» **Collected material**:
· · ·

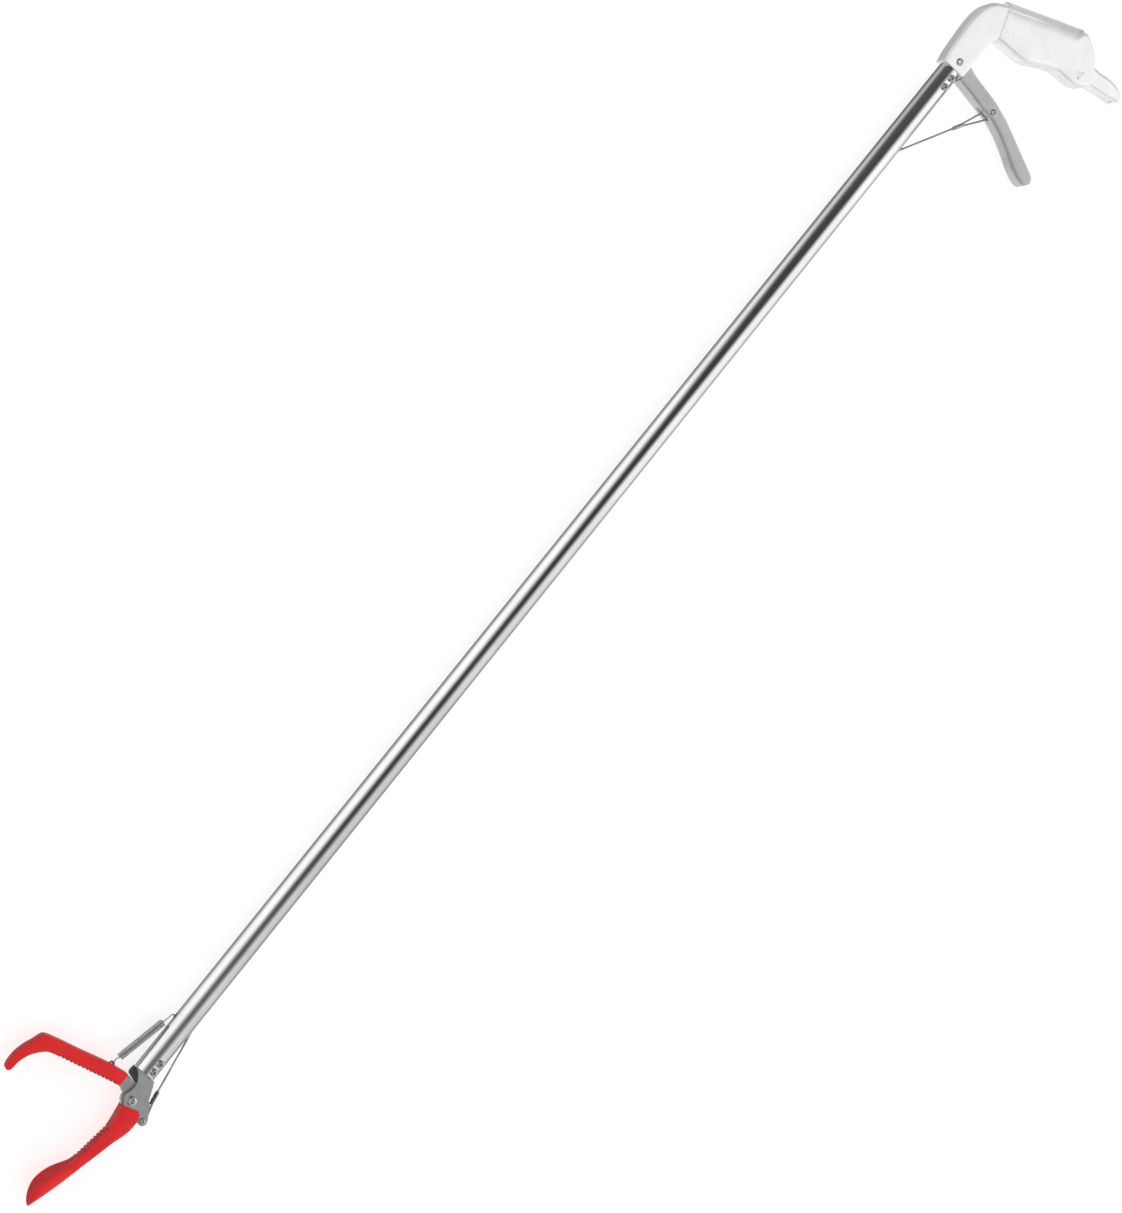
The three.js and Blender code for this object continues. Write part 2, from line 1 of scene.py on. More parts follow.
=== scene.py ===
# The looks of a 1.2 m reacher grabber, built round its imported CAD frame.
# Shapes are drawn in the tool's own millimetres, as in part.mjs: x = 0 close to the jaw pivot, y = 0
# on the tube's axis, z = 0 on the mid-plane. place() moves each finished piece into the frame.
import json
import math

import bmesh
import bpy
import numpy as np
from mathutils import Matrix, Vector


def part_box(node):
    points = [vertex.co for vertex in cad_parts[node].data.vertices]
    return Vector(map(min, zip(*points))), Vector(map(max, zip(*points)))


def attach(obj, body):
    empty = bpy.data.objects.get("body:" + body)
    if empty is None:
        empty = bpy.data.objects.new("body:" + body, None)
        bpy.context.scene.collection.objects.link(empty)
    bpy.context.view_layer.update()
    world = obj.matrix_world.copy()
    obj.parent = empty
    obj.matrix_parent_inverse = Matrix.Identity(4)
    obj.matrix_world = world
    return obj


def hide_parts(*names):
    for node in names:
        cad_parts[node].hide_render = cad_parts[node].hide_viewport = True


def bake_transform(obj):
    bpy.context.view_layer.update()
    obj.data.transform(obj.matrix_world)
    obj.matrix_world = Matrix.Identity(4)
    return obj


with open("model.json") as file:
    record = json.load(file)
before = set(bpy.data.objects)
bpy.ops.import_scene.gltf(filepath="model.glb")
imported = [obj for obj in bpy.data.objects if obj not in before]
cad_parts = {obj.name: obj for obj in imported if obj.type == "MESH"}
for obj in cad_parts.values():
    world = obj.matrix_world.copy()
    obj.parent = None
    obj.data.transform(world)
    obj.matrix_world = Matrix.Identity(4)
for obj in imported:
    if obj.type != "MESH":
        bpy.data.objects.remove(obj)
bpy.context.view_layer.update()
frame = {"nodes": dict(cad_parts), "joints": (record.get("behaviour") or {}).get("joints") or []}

# ---------------------------------------------------------------- places taken from the frame

MM = 0.001
TUBE_START, TUBE_END, TUBE_RADIUS, TUBE_WALL = 20, 1020, 9, 1
tube_low, tube_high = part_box("tube")
ORIGIN = Vector(
    (
        tube_low.x - TUBE_START * MM,
        (tube_low.y + tube_high.y) / 2,
        (tube_low.z + tube_high.z) / 2,
    )
)


def joint_place(name):
    """Where a hinge's axis crosses the mid-plane, in the tool's millimetres."""
    place = next(j["pos_m"] for j in frame["joints"] if j["name"] == name)
    at = (Vector(place) - ORIGIN) / MM
    return np.array([at.x, at.y])


def node_half(name):
    """Half of a node's width across the tool, in millimetres."""
    low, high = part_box(name)
    return (high.z - low.z) / 2 / MM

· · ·

» **Work to complete**: Your output must be the lines of the material above, from the first through the line that contains "points = [vertex.co", copied exactly. Include both endpoints and nothing else.

» **Problem solution**:
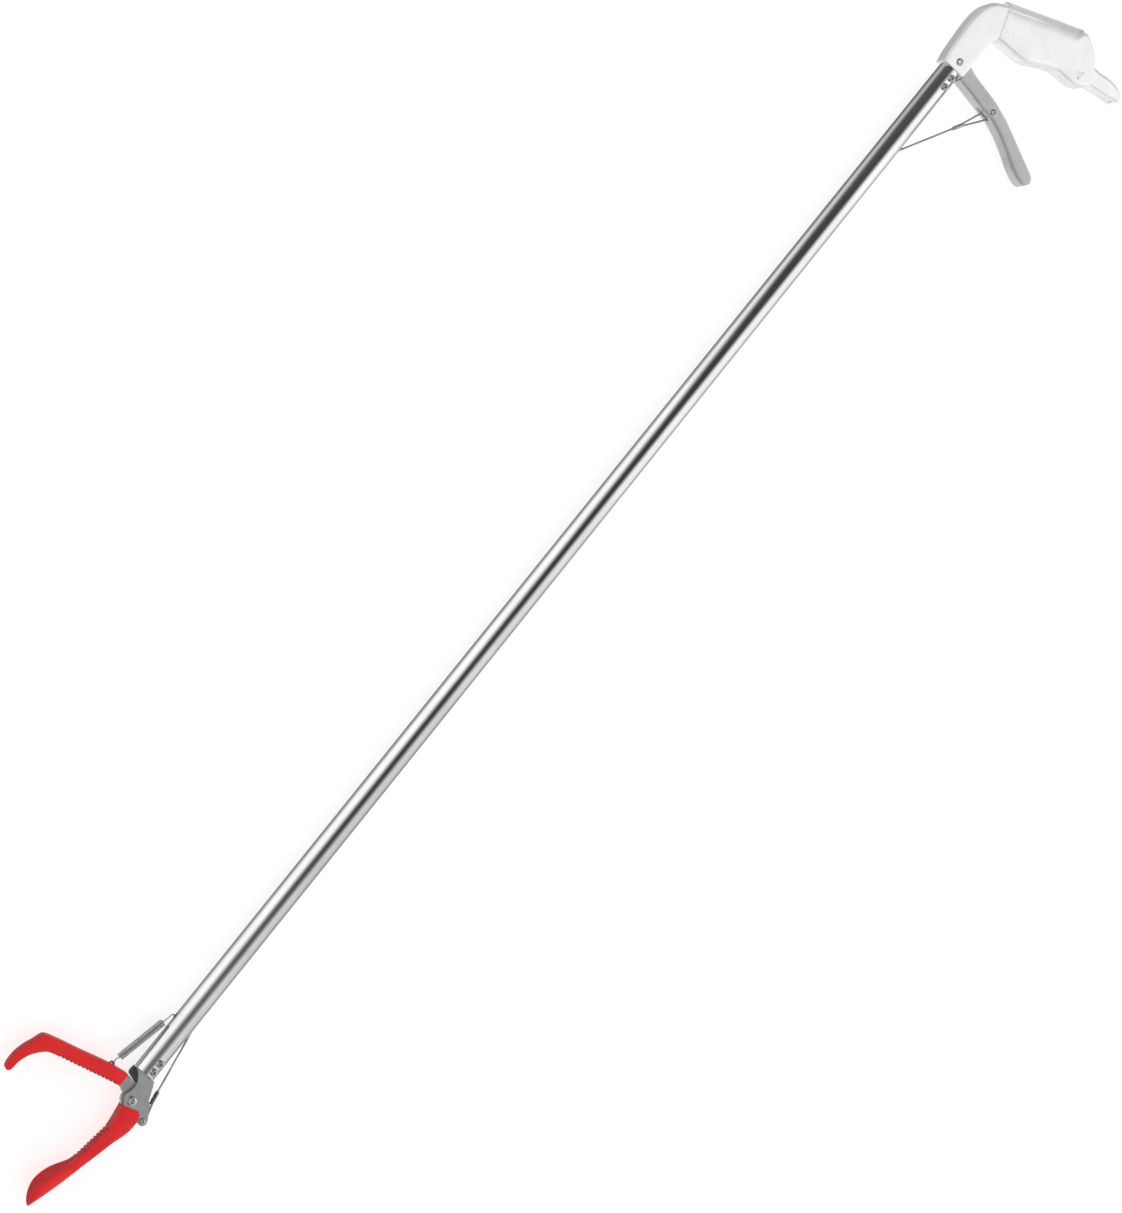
The three.js and Blender code for this object continues. Write part 2, from line 1 of scene.py on. More parts follow.
=== scene.py ===
# The looks of a 1.2 m reacher grabber, built round its imported CAD frame.
# Shapes are drawn in the tool's own millimetres, as in part.mjs: x = 0 close to the jaw pivot, y = 0
# on the tube's axis, z = 0 on the mid-plane. place() moves each finished piece into the frame.
import json
import math

import bmesh
import bpy
import numpy as np
from mathutils import Matrix, Vector


def part_box(node):
    points = [vertex.co for vertex in cad_parts[node].data.vertices]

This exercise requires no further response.